SO here we are into another new year and memories of the Christmas festivities are still hanging in the air.

I have a friend who, come the day after Boxing Day, takes down all her decorations as she can’t bear all the glittery clutter and the ever-dropping needles from her supposedly non-drop tree. I, on the other hand, hang on to it all until the bitter end, which many believe to be the Feast of the Epiphany on January 6.

So my tree is still up, and although it’s looking sad and droopy now, I dread the sight of the empty space once it is gone. When all the lights and decorations are no longer there, the house seems so bare and I feel a tinge of sadness at the thought of packing them away.

To counteract this, I will leave one set of lights up, and they suddenly become "fairy" lights as opposed to "Christmas" lights, which makes it perfectly legitimate (and saves the hassle of putting them up again next year). I also try to make sure I have something in the diary to look forward to, like a weekend away with friends, or a good night out, to make me feel slightly less deflated.

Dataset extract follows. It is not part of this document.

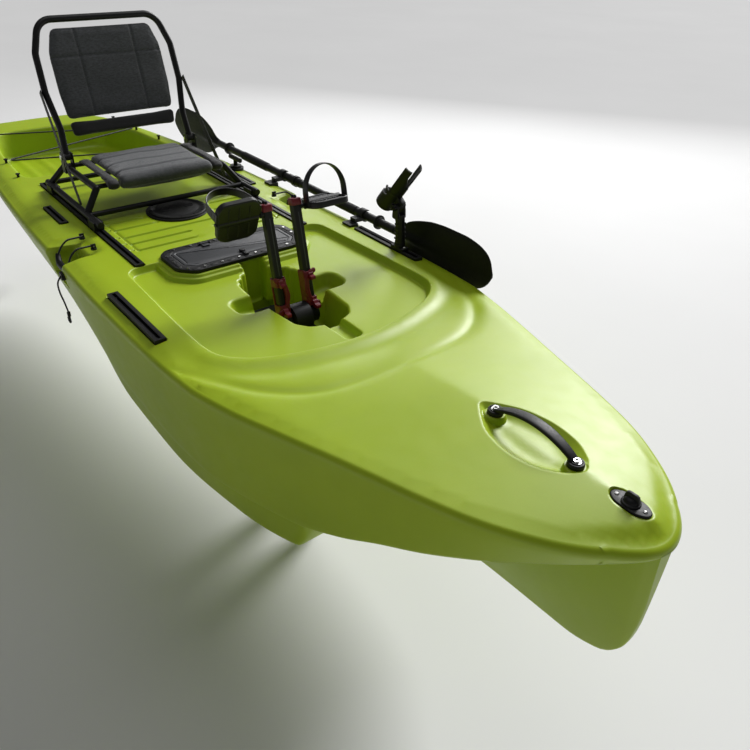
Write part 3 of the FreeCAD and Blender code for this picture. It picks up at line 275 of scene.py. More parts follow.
def place(piece, body, finish, slot=None, stands_for=()):
    """Material, body and the CAD nodes that a piece stands for; slot is not used."""
    piece.data.materials.clear()
    piece.data.materials.append(MATERIALS[finish])
    slot or finish
    if stands_for:
        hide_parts(*stands_for)
    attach(piece, body)
    return piece


def smooth_by_angle(piece, degrees):
    """Smooth shading with creases where faces meet at more than an angle."""
    piece.data.shade_smooth()
    with editing(piece.data) as work:
        for edge in work.edges:
            edge.smooth = not (edge.is_manifold and edge.calc_face_angle(0.0) > math.radians(degrees))


def curve_at(table, column):
    """A smooth monotone curve through one column of a table, as a function of x."""
    rows = sorted(table)
    x = np.array([r[0] for r in rows], float)
    y = np.array([r[column] for r in rows], float)
    h = np.diff(x)
    slope = np.diff(y) / h
    tangent = np.zeros_like(y)
    tangent[0], tangent[-1] = slope[0], slope[-1]
    for i in range(1, len(x) - 1):
        if slope[i - 1] * slope[i] > 0:
            w1 = 2 * h[i] + h[i - 1]
            w2 = h[i] + 2 * h[i - 1]
            tangent[i] = (w1 + w2) / (w1 / slope[i - 1] + w2 / slope[i])

    def value(at):
        at = np.clip(np.asarray(at, float), x[0], x[-1])
        k = np.clip(np.searchsorted(x, at) - 1, 0, len(h) - 1)
        t = (at - x[k]) / h[k]
        return ((1 + 2 * t) * (1 - t) ** 2 * y[k] + t * (1 - t) ** 2 * h[k] * tangent[k]
                + t * t * (3 - 2 * t) * y[k + 1] + t * t * (t - 1) * h[k] * tangent[k + 1])
    return value


def smoothstep(low, high, value):
    t = np.clip((value - low) / (high - low), 0.0, 1.0)
    return t * t * (3 - 2 * t)


def rounded(outline, radius, spacing):
    """A closed outline with its corners rounded, sampled at even spacing, anticlockwise."""
    points = [np.array(p, float) for p in outline]
    area = sum(a[0] * b[1] - b[0] * a[1] for a, b in zip(points, points[1:] + points[:1]))
    if area < 0:
        points.reverse()
    curve = []
    count = len(points)
    for i in range(count):
        before, here, after = points[i - 1], points[i], points[(i + 1) % count]
        back, ahead = before - here, after - here
        r = radius[i] if isinstance(radius, (list, tuple)) else radius
        reach = min(r, 0.48 * np.linalg.norm(back), 0.48 * np.linalg.norm(ahead))
        start = here + back / np.linalg.norm(back) * reach
        end = here + ahead / np.linalg.norm(ahead) * reach
        for t in np.linspace(0, 1, 9):
            curve.append((1 - t) ** 2 * start + 2 * t * (1 - t) * here + t * t * end)
    return even_loop(np.array(curve), spacing)


def even_loop(curve, spacing):
    """A closed curve sampled at even spacing."""
    closed = np.vstack([curve, curve[:1]])
    steps = np.linalg.norm(np.diff(closed, axis=0), axis=1)
    along = np.concatenate([[0], np.cumsum(steps)])
    count = max(8, int(round(along[-1] / spacing)))
    at = np.linspace(0, along[-1], count, endpoint=False)
    return np.column_stack([np.interp(at, along, closed[:, k]) for k in range(2)])


def box_loop(x0, x1, y0, y1, radius, spacing):
    """A rectangle with its corners rounded."""
    return rounded([(x0, y0), (x1, y0), (x1, y1), (x0, y1)], radius, spacing)


def circle(x, radius, count):
    """A circle about a point on the centre line."""
    turn = np.linspace(0, 2 * math.pi, count, endpoint=False)
    return np.column_stack([x + radius * np.cos(turn), radius * np.sin(turn)])


def offset_loop(loop, distance):
    """The loop moved outward (anticlockwise loops) by a distance."""
    run = np.roll(loop, -1, axis=0) - np.roll(loop, 1, axis=0)
    run /= np.linalg.norm(run, axis=1)[:, None]
    return loop + np.column_stack([run[:, 1], -run[:, 0]]) * distance


def signed_distance(points, loop):
    """Distance of each point from a closed loop, below zero inside."""
    result = np.full(len(points), 1e9)
    inside = np.zeros(len(points), bool)
    x, y = points[:, 0], points[:, 1]
    for (x0, y0), (x1, y1) in zip(loop, np.roll(loop, -1, axis=0)):
        dx, dy = x1 - x0, y1 - y0
        t = np.clip(((x - x0) * dx + (y - y0) * dy) / max(dx * dx + dy * dy, 1e-12), 0, 1)
        result = np.minimum(result, np.hypot(x - x0 - t * dx, y - y0 - t * dy))
        crosses = (y0 > y) != (y1 > y)
        if dy:
            inside ^= crosses & (x < x0 + (y - y0) / dy * dx)
    return np.where(inside, -result, result)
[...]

There is some debate as to whether the decorations should be removed before the end of January 6, or by midnight on January 5. There are also differences of opinion as to whether Twelfth Night falls on January 5 or 6. If you count Christmas Day as day one, then Twelfth Night is the fifth. But some in some traditions, they start counting from Boxing Day which means the 12th day of Christmas falls on January 6.

Having read my dad’s column from January 6, 1979, and then backed it up with my own research, I have found a mind-boggling array of opinions, depending on whether you are Roman Catholic, Anglican, pagan, Dutch, Greek, Roman, Russian, or none of the above, and I can’t come up with a definitive answer.

So I suggest you just do as you wish. After all, the Queen has no time for such nonsense, and apparently keeps her tree up at the Sandringham estate until February 6. She takes it down to mark the anniversary of the death her father, King George VI, who passed away in Sandringham on the same date in 1952.

She obviously also pays no attention to one ancient belief that stated it was unlucky to keep any festive greenery in the home after January 6, although setting fire to your holly and ivy in the garden could bring bad luck. I hope the same doesn’t apply to the tree, because chez Walker, it has become a bit of family tradition to burn ours. It goes up extremely quickly and makes a very impressive, short but intense, bonfire and every time we do it, I wonder how many house fires are caused by tinder-dry trees at this time of year. We do everything we are told, such as buying one treated with flame retardant spray, and we keep it in water throughout the festive season in a bid to preserve its moisture. But by January 6, it is always absolutely bone dry.

A much more sensible way to dispose of your real tree is to do what North Yorkshire County Council recommends, which is to take it to your local household waste centre where it will be shredded and recycled into compost. It is also possible to recycle artificial trees, although you do have to know what material it is made from, so perhaps ask those working there to advise you.

On the theme of recycling, every year I pack away my festive baubles alongside loads of unused ones that have fallen out of favour. I went through a "blue" phase back in the 1990s when it was the fashion to have just one colour on your tree. I haven’t used them for years, and yet something inside stops me from disposing of them or giving them to charity. This year, though, I’ve seen that the once tacky multicoloured gloriousness of the 1970s has returned to many a tree. So can anyone at the cutting edge of fashion tell me when how long I will have to wait before I can get my blue baubles out again?